The second of July, 1775, was a day of the deepest import to our country. On that day, George Washington, entrusted by the Continental Congress with the chief command of the American army, and thus made the foremost man of the Revolution, entered upon the active duties of his office, and was received with enthusiasm by the little band of heroes assembled at Cambridge. Mr. Warren, the artist, has caught the spirit of the scene which Irving has thus described in a few graphic lines. "As he entered the confines of the camp, the shouts of the multitude and the thundering of artillery gave note to the enemy beleagured in Boston, of his arrival. His military reputation had preceded him and excited great expectations. They were not disappointed.

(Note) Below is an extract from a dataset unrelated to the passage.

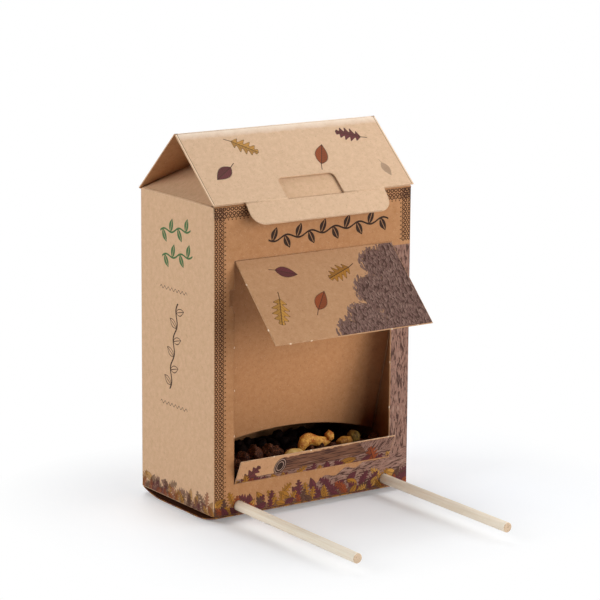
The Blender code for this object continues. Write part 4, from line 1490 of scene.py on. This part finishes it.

His personal appearance, notwithstanding the dust of travel, was calculated to captivate the public eye; as he rode through the camp amidst a throng of officers, he was the admiration of the soldiery and of a curious throng collected from the surrounding country. Happy was the countryman who could get a full view of him to carry home an account of it to his neighbors. 'I have been much gratified, this day, with a view of General Washington,' writes a contemporary chronicler. 'His excellency was on horseback, accompanied by several military gentlemen. It was not difficult to distinguish him from all others. He is tall and well proportioned, and his personal appearance truly noble and majestic.'" The fair sex were still more enthusiastic in their admiration, if we may judge from the following passage of a letter written by the accomplished wife of John Adams, to her husband. "Dignity, ease and complacency, the gentleman and the solider, look agreeably blended in him. Modesty marks every line and feature of his face. Those lines of Dryden instantly occured to me: 'Mark his majestic fabric! He's a temple / Sacred by birth, and built by hands divine; / His soul's the deity that lodges there; / Nor is the pile unworthy of the god!'" The incident we have illustrated marks the commencement of Washington's career in the service of his country. How gloriously was the promise given by his bearing redeemed!